The Utah Foundation study released Wednesday also said that fixing such poor roads is three to five times more expensive than regular maintenance of good roads, akin to how regular brushing of teeth can prevent a high-cost root canal.
Utah cities and counties report they now largely cannot afford such maintenance because of declining revenues from the state's 24.5 cent a gallon gasoline tax, according to the study. A third of that tax goes to cities and counties, and lawmakers are considering raising the tax this year.
"We can address the need head-on and we can use that as a wise investment that will save us billions in the future, or we can wait until that need has gotten out of hand," Weber County Commissioner Kerry Gibson, a former state legislator, said at a Capitol press conference releasing results.

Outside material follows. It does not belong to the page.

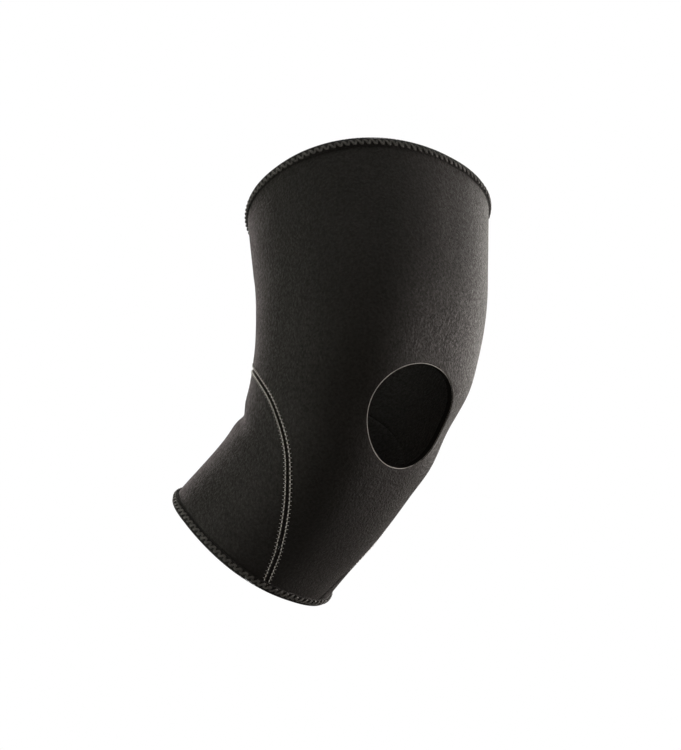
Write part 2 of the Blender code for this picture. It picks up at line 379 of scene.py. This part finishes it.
def new_piece(name, verts, faces, uvs, face_uv=None):
    """Smooth mesh object with a uv layer in metres, given by point (uvs) or by face (face_uv)."""
    mesh = bpy.data.meshes.new(name)
    mesh.from_pydata([tuple(v) for v in verts], [], faces)
    mesh.update()
    layer = mesh.uv_layers.new(name="cloth")
    flat = []
    girth = 2 * math.pi * KNEE_HALF_WIDTH
    for polygon in mesh.polygons:
        for k, v in enumerate(polygon.vertices):
            if face_uv:
                flat.extend(face_uv[polygon.index][k])
            else:
                # a face across the back, where the turn starts over, keeps its points together
                laps = round((uvs[polygon.vertices[0]][0] - uvs[v][0]) / girth)
                flat.extend((uvs[v][0] + laps * girth, uvs[v][1]))
    layer.data.foreach_set("uv", flat)
    mesh.polygons.foreach_set("use_smooth", [True] * len(mesh.polygons))
    piece = bpy.data.objects.new(name, mesh)
    bpy.context.scene.collection.objects.link(piece)
    return piece


def padded_sheet(name, points, faces):
    """Closed wall of cloth from a sheet of (s, turn, sunk) points and faces on its outer side."""
    count = len(points)
    outer = []
    inner = []
    uvs = []
    for s, turn, sunk in points:
        out = directions(s, turn)[2]
        outer.append(on_sleeve(s, turn) - out * sunk)
        inner.append(on_sleeve(s, turn, CLOTH_THICKNESS) + out * (INSIDE_VALLEY_SHARE * sunk))
        near = (turn + math.pi) % (2 * math.pi) - math.pi
        uvs.append((near * KNEE_HALF_WIDTH, s))
    solid = [tuple(f) for f in faces]
    solid += [tuple(v + count for v in reversed(f)) for f in faces]
    used = set()
    for f in faces:
        for a, b in zip(f, f[1:] + f[:1]):
            used.add((a, b))
    first_rim = len(solid)
    for a, b in sorted(used):
        if (b, a) not in used:
            solid.append((b, a, a + count, b + count))
    piece = new_piece(name, outer + inner, solid, uvs + uvs)
    for polygon in piece.data.polygons[first_rim:]:
        polygon.material_index = 1
    piece.data.set_sharp_from_angle(angle=SHARP_ANGLE)
    return piece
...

The Utah Foundation surveyed local officials and administrators about their road and funding conditions.
Study author Mallory Bateman said money from the state gasoline tax now covers only a third of local transportation costs, and cities and counties are increasingly raiding their general funds and other programs for roads.
Kaysville Mayor Steve Hiatt said that since 1997 when the gas tax was last raised, "its buying power has declined by 48 percent, while transportation material costs have increased by as much as 300 percent."
Besides supporting a gas-tax increase, cities and counties have told legislators they would like to ask voters for a sales-tax increase of a quarter-cent per $1 purchase for transportation. Supporters of mass transit also have sought a sales-tax increase.
Both House Speaker Greg Hughes and Senate President Wayne Niederhauser have said they would prefer that cities, counties and transit agencies come up with a joint proposal on sales tax that would benefit all of them.
Bateman, who is president of the Utah Association of Counties, and Hiatt, a vice president of the Utah League of Cities and Towns, said the groups are working on that.
"I expect that we will come up with something between the league and the Association of Counties and the transit agencies … that will be acceptable to the Legislature," Gibson said.
"I don't know exactly how that looks yet, but we definitely are going to have a recommendation for the Legislature" in the near future, he added.
The requests for more money for local governments come as the state also is trying to figure out how to cover a projected $11.3 billion shortfall in high-priority highway and transit projects in the state's 2040 unified transportation plan.